When it comes to timing, we offer next-day appointments when availability allows. The replacement itself typically takes about 30 to 45 minutes, followed by roughly an hour of adhesive cure time so the bond sets safely before you drive. We won't promise an exact clock time, but we will keep you informed and work efficiently so your Mini is sealed up and secure as soon as it can be.

Quality and Workmanship You Can Count On

Every quarter glass replacement we perform uses OEM-quality glass and materials, and our work is backed by a lifetime workmanship warranty. That means the fit, the seal, and the security of the installation are covered, giving you peace of mind long after the job is done.

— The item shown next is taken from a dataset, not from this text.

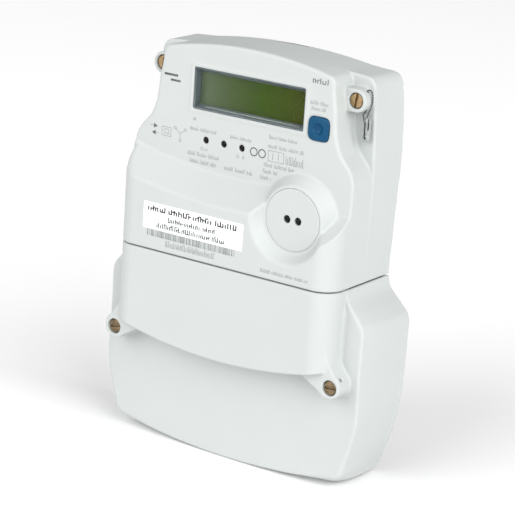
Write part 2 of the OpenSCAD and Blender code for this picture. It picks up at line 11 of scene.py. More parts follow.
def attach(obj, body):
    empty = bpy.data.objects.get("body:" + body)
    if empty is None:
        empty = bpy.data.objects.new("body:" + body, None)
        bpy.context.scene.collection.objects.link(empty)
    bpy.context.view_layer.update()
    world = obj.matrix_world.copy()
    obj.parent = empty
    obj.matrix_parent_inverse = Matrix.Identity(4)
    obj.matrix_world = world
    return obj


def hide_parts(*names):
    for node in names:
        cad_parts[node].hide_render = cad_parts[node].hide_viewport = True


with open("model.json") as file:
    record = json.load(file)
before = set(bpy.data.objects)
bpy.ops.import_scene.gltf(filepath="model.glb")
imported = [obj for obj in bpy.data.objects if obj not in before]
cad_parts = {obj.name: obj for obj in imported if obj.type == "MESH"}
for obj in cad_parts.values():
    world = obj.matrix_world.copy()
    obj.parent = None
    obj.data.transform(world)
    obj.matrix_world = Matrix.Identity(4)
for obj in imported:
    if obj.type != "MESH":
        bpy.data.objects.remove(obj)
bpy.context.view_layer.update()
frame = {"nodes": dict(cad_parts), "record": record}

# Lengths are millimetres in the row's frame unless a name says otherwise. A depth is a
# distance out of the wall, along -Y.
MM = 0.001
random.seed(7)

FACE, PORT, PANEL, SKIRT, SHOULDER = 56.3, 50.3, 42.3, 40.9, 25.3
WALL = 2.2
CASE_Z, COVER_Z = -31.1, -31.9  # the two edges of the parting line
PORT_X, EYE_X = 38.5, 3.25  # the port, and each eye from its middle
LAMP_X, LAMP_PITCH, LAMP_Z = -22.5, 11.2, 28.2
BUTTON_X, BUTTON_Z = 44.9, 46.3
WINDOW = (2.0, 54.2)
SEAL_X, SEAL_D = 62.4, 28
# The sealing screws: place, seat depth, and the radius of the boss or lug round them.
CASE_SCREW_X, CASE_SCREW_Z, CASE_SEAT = 59.0, 61.6, 29.4
COVER_SCREW_X, COVER_SCREW_Z, COVER_SEAT = 68.2, -80.4, 47.6
BOSS_R = 5.9


# ---------------------------------------------------------------- distance fields

def soft_max(a, b, r):
    """Intersection of two distance fields with a round edge of radius r."""
    return np.minimum(np.maximum(a, b), -r) + np.hypot(np.maximum(a + r, 0), np.maximum(b + r, 0))


def soft_min(a, b, r):
    """Union of two distance fields with a round inner corner of radius r."""
    return -soft_max(-a, -b, r)


def smooth_line(points, steps=6):
    """A Catmull-Rom curve through the points."""
    p = [points[0]] + list(points) + [points[-1]]
    out = []
    for i in range(1, len(p) - 2):
        a, b, c, d = (np.array(q, float) for q in p[i - 1:i + 3])
        for s in range(steps):
            t = s / steps
            out.append(0.5 * (2 * b + (c - a) * t + (2 * a - 5 * b + 4 * c - d) * t ** 2
                              + (3 * b - a - 3 * c + d) * t ** 3))
    out.append(np.array(points[-1], float))
    return out


def arc(centre, r, start, end, steps=8):
    """Points of a circle from one angle to another, in degrees."""
    return [np.array((centre[0] + r * math.cos(math.radians(start + (end - start) * i / steps)),
                      centre[1] + r * math.sin(math.radians(start + (end - start) * i / steps))))
            for i in range(steps + 1)]


def arch(top, r, start, steps=14):
    """The top edge of a large circle, from x = start to the middle."""
    xs = [start * (1 - i / steps) for i in range(steps + 1)]
    return [np.array((x, top - (r - math.sqrt(r * r - x * x)))) for x in xs]


def both_sides(half):
    """A closed outline from its right half."""
    return half + [np.array((-p[0], p[1])) for p in reversed(half)]


def outline_distance(points, a, b):
    """Signed distance from every point of the grid a x b to a closed outline."""
    A, B = np.meshgrid(a, b, indexing="ij")
    best = np.full(A.shape, 1e9)
    odd = np.zeros(A.shape, bool)
    for (x0, y0), (x1, y1) in zip(points, points[1:] + points[:1]):
        dx, dy = x1 - x0, y1 - y0
        length = dx * dx + dy * dy
        if length < 1e-9:
            continue
        t = np.clip(((A - x0) * dx + (B - y0) * dy) / length, 0, 1)
        best = np.minimum(best, (A - x0 - t * dx) ** 2 + (B - y0 - t * dy) ** 2)
        if abs(dy) > 1e-9:
            odd ^= ((y0 > B) != (y1 > B)) & (A < dx * (B - y0) / dy + x0)
    return np.where(odd, -1.0, 1.0) * np.sqrt(best)


def box_distance(U, V, u, v, w, h, r=0.0):
    """Signed distance in a plane to a rectangle with round corners."""
    qu, qv = np.abs(U - u) - (w / 2 - r), np.abs(V - v) - (h / 2 - r)
    return np.hypot(np.maximum(qu, 0), np.maximum(qv, 0)) + np.minimum(np.maximum(qu, qv), 0) - r


def squircle(U, V, half, power=4.4):
    """Roughly the distance to a square whose sides bulge and whose corners are round."""
    return ((np.abs(U / half) ** power + np.abs(V / half) ** power) ** (1 / power) - 1) * half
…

For a car as detail-oriented as the Mini Cooper Hardtop 2 Door, that level of care matters.

Putting It All Together

Sorting comprehensive from collision doesn't have to be confusing once you anchor on the cause of the damage. If something happened to your Mini — debris, vandalism, theft, hail, a falling branch, an animal — you are almost certainly looking at a comprehensive claim. If the glass broke because your car was in a collision with another vehicle or a fixed object, collision coverage is the likely path, unless another at-fault driver's insurance steps in.

From there, the deductible comparison guides whether filing makes sense at all. Compare the repair to the deductible tied to the correct coverage, factor in any third-party liability, and decide accordingly. Florida drivers should remember that the state's no-deductible benefit is specific to the windshield and does not automatically cover side quarter glass.

Most importantly, you don't have to make these calls in a vacuum. Our team helps you identify the right coverage before you file, works directly with your insurer on the glass-side paperwork, and brings a precise, OEM-quality replacement right to your driveway across Arizona and Florida. When your Mini Cooper Hardtop 2 Door needs quarter glass attention, a quick conversation can save you from filing under the wrong coverage and paying more than you should.